Oman–Pakistan relations
- Pakistan: Oman

= Oman–Pakistan relations =

Oman–Pakistan relations are warm and cooperative. Oman has an embassy in Islamabad and a Consulate-General in Karachi, whereas Pakistan has an embassy in Muscat.

Oman is the nearest Arab country to Pakistan, because of this, they both share a maritime boundary with each other. 30% of Omanis are of Balochi origin from Pakistan's Balochistan province, having settled in Oman over a hundred years ago. Gwadar was formerly part of Oman but was sold to Pakistan on 8 September 1958. It was integrated within Balochistan on 1 July 1977 and became a full sub-division of the Gwadar District. There are over 85,000 Pakistani immigrants resident in Oman.

Oman and Pakistan cooperate economically, with bilateral trade of $331 million as of 2008–2009. The Pakistan-Oman Joint Investment Company promotes trade between Oman and Pakistan.

The countries also cooperate militarily, with joint exercises and defence procurement.

==Arabian Sea diplomacy==

Oman agreed to a transaction for Gwadar Port which is now being developed as a part of China-Pakistan Economic Corridor.

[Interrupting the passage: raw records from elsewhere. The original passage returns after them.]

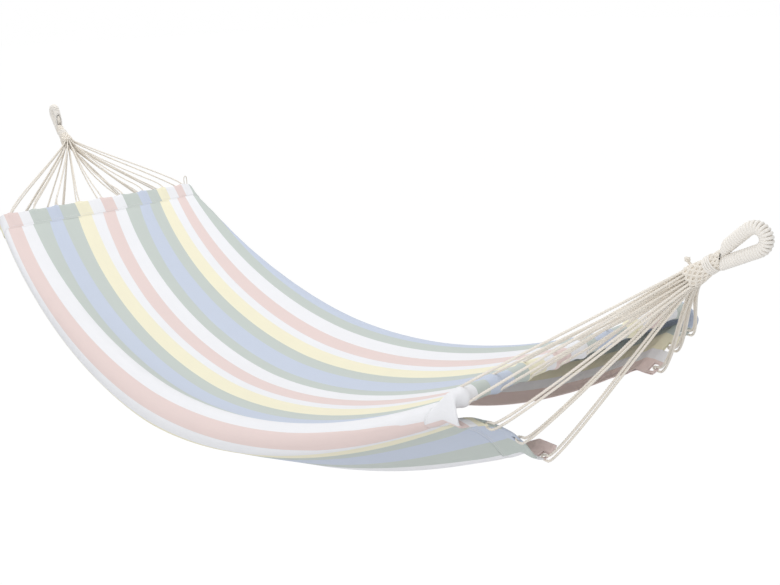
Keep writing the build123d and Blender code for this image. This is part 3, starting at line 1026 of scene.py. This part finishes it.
class HAMMOCK_OT_hems(bpy.types.Operator):
    """Make the two hems with the bars' tunnels, slots and stitches"""

    bl_idname = "hammock.hems"
    bl_label = "Hems"

    def execute(self, context):
        material = cloth_finish("Striped Hem", 26.0)
        thread = cord_finish("Hem Thread", colours().thread, 0.0001)
        flap = flap_profile()
        for end, name in END_NAMES.items():
            profiles = [tunnel_profile(end, SLEEVE_R + 3.4 * MM * i / 12) for i in range(13)]
            ts = hem_rows(end)
            edges = stripe_edges(end * HALF_SPAN)
            near, far = cloth_runs(end * HALF_SPAN)[2:]
            near_end, far_end = near[0][0], far[0][0]
            count = len(flap)
            rows = [
                [
                    hem_point(end, t, v, profiles, flap, near_end, far_end, sizes().seed) + HOME
                    for v in range(count)
                ]
                for t in ts
            ]
            slots = [y - SEAMS[end] for y in bar_loop_places()]
            holes = [t for t, side, point in flap_loop_places(end)]
            hole_x = FLAP_REACH - FLAP_HOLE_SETBACK

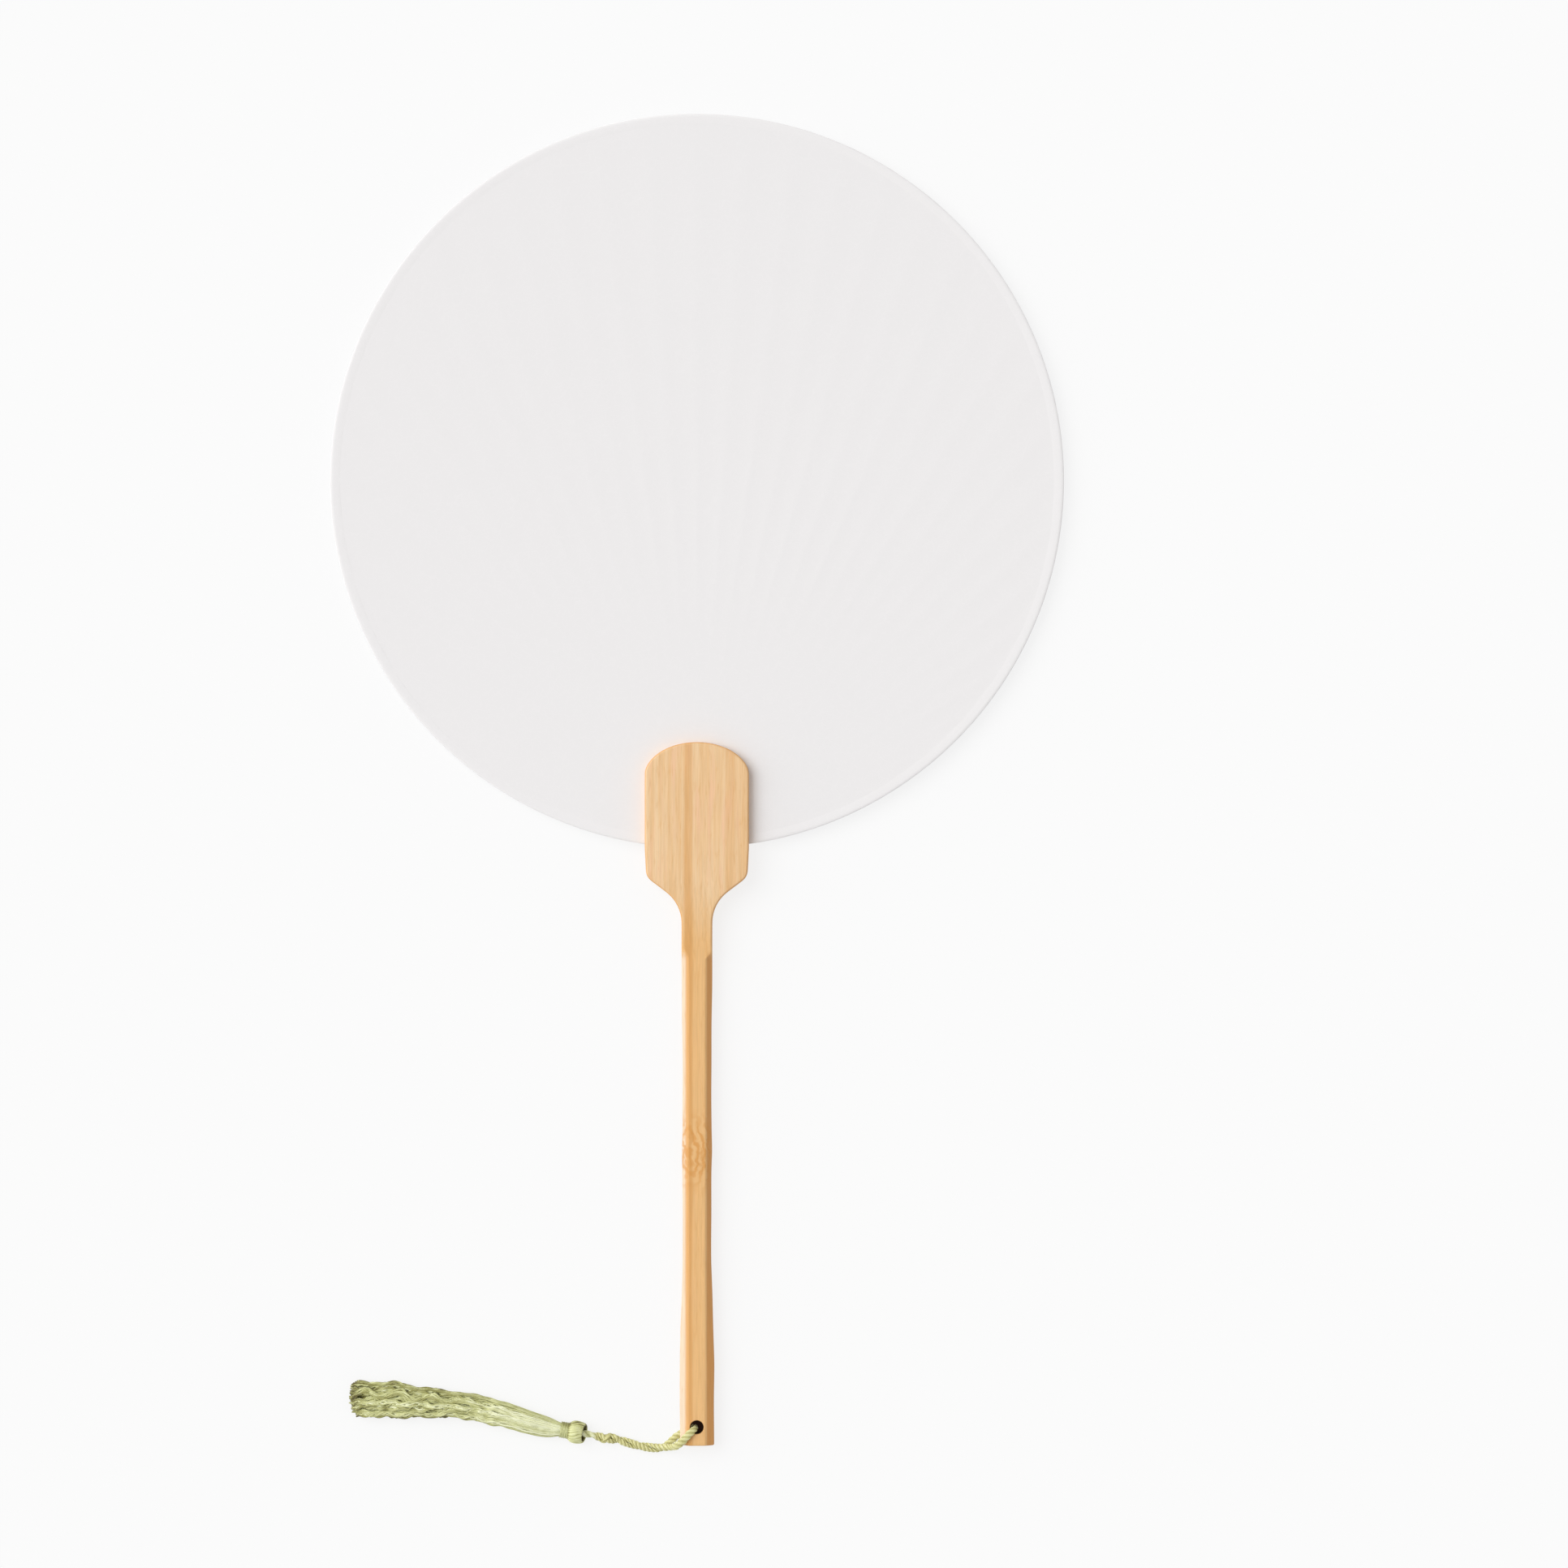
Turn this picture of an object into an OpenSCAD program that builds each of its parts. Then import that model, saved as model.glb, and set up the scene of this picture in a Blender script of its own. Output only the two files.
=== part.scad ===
// Round uchiwa: a stiff paper leaf on bamboo ribs, glued into a slotted bamboo handle.
// The fan lies on its back: the leaf is in the XY plane, +Y towards its top, +Z to the viewer.
// The origin is the centre of the fan's own box, in the middle of the leaf's thickness.

/* [Leaf] */
// Diameter of the round leaf, over its edging
leaf_d = 226; // [200:1:250]
// Thickness of each of the two sheets of paper
paper_t = 0.2; // [0.1:0.05:0.4]
// Width of the folded edging strip on each face
edging_w = 3; // [2:0.5:6]
// Thickness of the edging strip
edging_t = 0.2; // [0.1:0.05:0.4]

/* [Ribs] */
// Number of ribs between the sheets
rib_count = 39; // [21:2:45]
// Angle over which the ribs fan out, in degrees
rib_spread = 152; // [120:1:156]
// Width of one rib
rib_w = 0.8; // [0.5:0.1:1]
// Thickness of one rib
rib_t = 0.5; // [0.3:0.1:0.8]
// Space between two ribs where they are closest
rib_gap = 0.15; // [0.1:0.05:0.3]
// Distance of the ribs' outer ends from the edge of the paper
rib_inset = 0.8; // [0.5:0.1:2]

/* [Paddle] */
// Length of the whole handle
handle_l = 216.5; // [190:0.5:240]
// Width of the paddle between its straight sides
paddle_w = 32; // [28:0.1:36]
// Width of the paddle at its shoulders
shoulder_w = 31.2; // [28:0.1:34]
// Thickness of the paddle
paddle_t = 8; // [7:0.1:10]
// Length of the paddle that covers the leaf
paddle_over = 32.5; // [28:0.5:40]
// Length of the paddle below the leaf
paddle_below = 9; // [7:0.5:12]
// Height of the crown's ellipse
crown_h = 11; // [8:0.5:14]
// How far the crown's ellipse would pass each side, which leaves a slight corner there
crown_spread = 0.35; // [0.2:0.05:1]
// Radius of the hollow curve between shoulder and neck
flare_r = 12; // [8:0.5:14]
// Slope of the shoulders below the horizontal, in degrees
shoulder_slope = 37; // [30:1:45]
// Bevel of the shoulder's corner
shoulder_bevel = 0.8; // [0.4:0.1:1.5]
// Clearance between the glued leaf and each side of the slot
slot_clear = 0.05; // [0.02:0.01:0.1]
// Space between the end of the leaf and the floor of the slot
slot_end = 0.3; // [0.1:0.1:1]

/* [Shaft] */
// Width of the shaft at the neck
neck_w = 9.4; // [8.5:0.1:11]
// Width of the shaft at its narrowest
waist_w = 8.9; // [8:0.1:10]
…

Oman and Pakistan also co-operated regarding Pakistan's extended continental shelf zone, Pakistan's Foreign affairs adviser Sartaj Aziz thanked Oman for their co-operation regarding extension of Pakistan's territorial waters from 240,000 km^{2} to an additional 50,000 km^{2}.

==Kashmir conflict==
In May 2023, Pakistan praised Oman for boycotting a G20 tourism meeting held by India in Kashmir.